— begin Raw data —
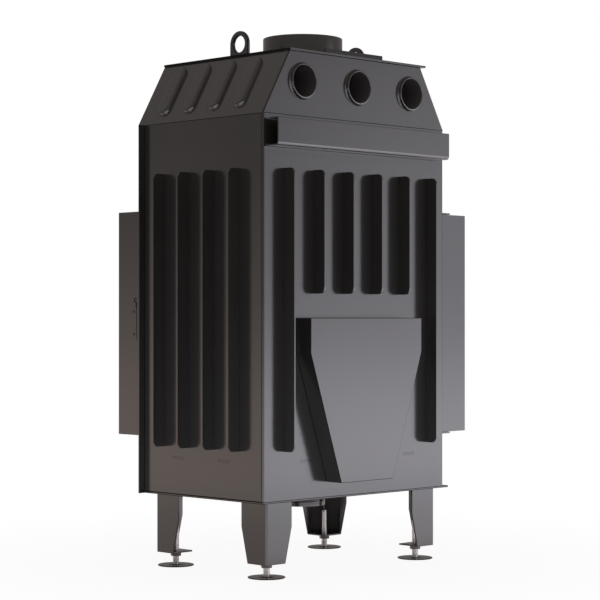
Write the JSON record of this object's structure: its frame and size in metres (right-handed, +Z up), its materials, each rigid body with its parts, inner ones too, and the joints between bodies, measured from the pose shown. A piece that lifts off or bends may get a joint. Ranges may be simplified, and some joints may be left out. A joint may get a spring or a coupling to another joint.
{
  "type": "fireplace insert",
  "caption": "Free-standing steel wood-burning fireplace insert with a corner-glazed door, finned walls, hood with flue collar and heat tubes, and levelling feet.",
  "frame": {"origin": "bottom centre of the bounding box, on the floor under the levelling feet", "axes": "+Z up, -Y out of the glazed front, -X towards the glazed side, +X towards the finned side"},
  "size_m": [0.775, 0.622, 1.319],
  "materials": {
    "body_paint": "matte heat-resistant paint, dark anthracite",
    "frame_paint": "matte heat-resistant paint, black",
    "bare_steel": "bright turned and ground steel",
    "lining_board": "pressed vermiculite board, matte",
    "fire_glass": "clear heat-resistant glass ceramic",
    "seal_rope": "knitted glass-fibre seal"
  },
  "bodies": {
    "body": {"right_side_panel": "body_paint", "back_panel": "body_paint", "front_frame_plate": "frame_paint", "left_frame_plate": "frame_paint", "bottom_plate": "body_paint", "hood_right_slope": "body_paint", "hood_left_slope": "body_paint", "hood_back_plate": "body_paint", "top_plate": "body_paint", "flue_collar": "body_paint", "top_stiffener": "body_paint", "lifting_eyes": "body_paint", "heat_tube_right": "body_paint", "heat_tube_middle": "body_paint", "heat_tube_left": "body_paint", "rear_rail": "body_paint", "back_long_fins": "body_paint", "back_short_fins": "body_paint", "side_fins": "body_paint", "rear_air_duct": "body_paint", "leg_rear_right": "body_paint", "leg_rear_left": "body_paint", "leg_front_right": "body_paint", "leg_front_left": "body_paint", "leg_base_plates": "body_paint", "foot_nuts": "body_paint", "intake_spigot": "body_paint", "air_gate_guides": "body_paint", "chamber_floor": "body_paint", "lining_back": "lining_board", "lining_right": "lining_board", "lining_floor": "lining_board", "deflector_lower": "lining_board", "deflector_upper": "body_paint", "deflector_supports": "body_paint", "hinge_brackets": "body_paint", "hinge_pins": "bare_steel", "latch_keeper": "bare_steel"},
    "door": {"door_frame": "frame_paint", "front_glass": "fire_glass", "side_glass": "fire_glass", "glass_corner_seal": "seal_rope", "glass_tape": "seal_rope", "glass_clips": "bare_steel", "door_seal_rope": "seal_rope", "hinge_bushes": "bare_steel", "latch_block": "body_paint", "latch_screws": "body_paint", "latch_dowel": "bare_steel"},
    "handle": {"handle_grip": "bare_steel", "handle_shaft": "bare_steel", "latch_hook": "bare_steel"},
    "air_control": {"air_gate": "bare_steel", "air_control_rod": "bare_steel", "air_control_knob": "frame_paint"},
    "log_guard": {"log_guard": "body_paint"},
    "foot_rear_right": {"foot_rear_right": "bare_steel"},
    "foot_rear_left": {"foot_rear_left": "bare_steel"},
    "foot_front_right": {"foot_front_right": "bare_steel"},
    "foot_front_left": {"foot_front_left": "bare_steel"}
  },
  "joints": [
    {"name": "door_swing", "type": "hinge", "parent": "body", "child": "door", "pos_m": [-0.3175, 0.24, 0.60225], "axis": [0, 0, -1], "range_deg": [0, 100]},
    {"name": "handle_turn", "type": "hinge", "parent": "door", "child": "handle", "pos_m": [0.3065, -0.238, 0.66], "axis": [0, 1, 0], "range_deg": [0, 80]},
    {"name": "air_control_pull", "type": "slide", "parent": "body", "child": "air_control", "axis": [0, -1, 0], "range_m": [0, 0.07]},
    {"name": "log_guard_lift", "type": "slide", "parent": "body", "child": "log_guard", "axis": [0, 0, 1], "range_m": [0, 0.12]},
    {"name": "foot_rear_right_level", "type": "slide", "parent": "body", "child": "foot_rear_right", "axis": [0, 0, 1], "range_m": [-0.045, 0.018]},
    {"name": "foot_rear_left_level", "type": "slide", "parent": "body", "child": "foot_rear_left", "axis": [0, 0, 1], "range_m": [-0.045, 0.018]},
    {"name": "foot_front_right_level", "type": "slide", "parent": "body", "child": "foot_front_right", "axis": [0, 0, 1], "range_m": [-0.045, 0.018]},
    {"name": "foot_front_left_level", "type": "slide", "parent": "body", "child": "foot_front_left", "axis": [0, 0, 1], "range_m": [-0.045, 0.018]}
  ]
}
— end Raw data —
Description of the task → Repeat the material above in full, keeping every word.

Task output →
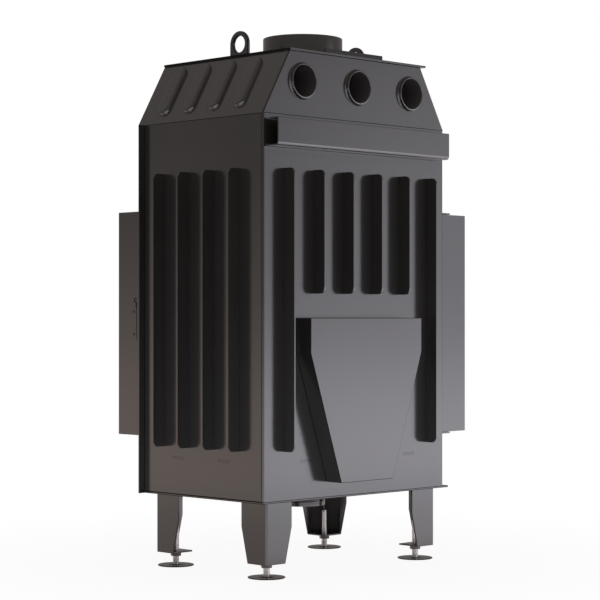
Write the JSON record of this object's structure: its frame and size in metres (right-handed, +Z up), its materials, each rigid body with its parts, inner ones too, and the joints between bodies, measured from the pose shown. A piece that lifts off or bends may get a joint. Ranges may be simplified, and some joints may be left out. A joint may get a spring or a coupling to another joint.
{
  "type": "fireplace insert",
  "caption": "Free-standing steel wood-burning fireplace insert with a corner-glazed door, finned walls, hood with flue collar and heat tubes, and levelling feet.",
  "frame": {"origin": "bottom centre of the bounding box, on the floor under the levelling feet", "axes": "+Z up, -Y out of the glazed front, -X towards the glazed side, +X towards the finned side"},
  "size_m": [0.775, 0.622, 1.319],
  "materials": {
    "body_paint": "matte heat-resistant paint, dark anthracite",
    "frame_paint": "matte heat-resistant paint, black",
    "bare_steel": "bright turned and ground steel",
    "lining_board": "pressed vermiculite board, matte",
    "fire_glass": "clear heat-resistant glass ceramic",
    "seal_rope": "knitted glass-fibre seal"
  },
  "bodies": {
    "body": {"right_side_panel": "body_paint", "back_panel": "body_paint", "front_frame_plate": "frame_paint", "left_frame_plate": "frame_paint", "bottom_plate": "body_paint", "hood_right_slope": "body_paint", "hood_left_slope": "body_paint", "hood_back_plate": "body_paint", "top_plate": "body_paint", "flue_collar": "body_paint", "top_stiffener": "body_paint", "lifting_eyes": "body_paint", "heat_tube_right": "body_paint", "heat_tube_middle": "body_paint", "heat_tube_left": "body_paint", "rear_rail": "body_paint", "back_long_fins": "body_paint", "back_short_fins": "body_paint", "side_fins": "body_paint", "rear_air_duct": "body_paint", "leg_rear_right": "body_paint", "leg_rear_left": "body_paint", "leg_front_right": "body_paint", "leg_front_left": "body_paint", "leg_base_plates": "body_paint", "foot_nuts": "body_paint", "intake_spigot": "body_paint", "air_gate_guides": "body_paint", "chamber_floor": "body_paint", "lining_back": "lining_board", "lining_right": "lining_board", "lining_floor": "lining_board", "deflector_lower": "lining_board", "deflector_upper": "body_paint", "deflector_supports": "body_paint", "hinge_brackets": "body_paint", "hinge_pins": "bare_steel", "latch_keeper": "bare_steel"},
    "door": {"door_frame": "frame_paint", "front_glass": "fire_glass", "side_glass": "fire_glass", "glass_corner_seal": "seal_rope", "glass_tape": "seal_rope", "glass_clips": "bare_steel", "door_seal_rope": "seal_rope", "hinge_bushes": "bare_steel", "latch_block": "body_paint", "latch_screws": "body_paint", "latch_dowel": "bare_steel"},
    "handle": {"handle_grip": "bare_steel", "handle_shaft": "bare_steel", "latch_hook": "bare_steel"},
    "air_control": {"air_gate": "bare_steel", "air_control_rod": "bare_steel", "air_control_knob": "frame_paint"},
    "log_guard": {"log_guard": "body_paint"},
    "foot_rear_right": {"foot_rear_right": "bare_steel"},
    "foot_rear_left": {"foot_rear_left": "bare_steel"},
    "foot_front_right": {"foot_front_right": "bare_steel"},
    "foot_front_left": {"foot_front_left": "bare_steel"}
  },
  "joints": [
    {"name": "door_swing", "type": "hinge", "parent": "body", "child": "door", "pos_m": [-0.3175, 0.24, 0.60225], "axis": [0, 0, -1], "range_deg": [0, 100]},
    {"name": "handle_turn", "type": "hinge", "parent": "door", "child": "handle", "pos_m": [0.3065, -0.238, 0.66], "axis": [0, 1, 0], "range_deg": [0, 80]},
    {"name": "air_control_pull", "type": "slide", "parent": "body", "child": "air_control", "axis": [0, -1, 0], "range_m": [0, 0.07]},
    {"name": "log_guard_lift", "type": "slide", "parent": "body", "child": "log_guard", "axis": [0, 0, 1], "range_m": [0, 0.12]},
    {"name": "foot_rear_right_level", "type": "slide", "parent": "body", "child": "foot_rear_right", "axis": [0, 0, 1], "range_m": [-0.045, 0.018]},
    {"name": "foot_rear_left_level", "type": "slide", "parent": "body", "child": "foot_rear_left", "axis": [0, 0, 1], "range_m": [-0.045, 0.018]},
    {"name": "foot_front_right_level", "type": "slide", "parent": "body", "child": "foot_front_right", "axis": [0, 0, 1], "range_m": [-0.045, 0.018]},
    {"name": "foot_front_left_level", "type": "slide", "parent": "body", "child": "foot_front_left", "axis": [0, 0, 1], "range_m": [-0.045, 0.018]}
  ]
}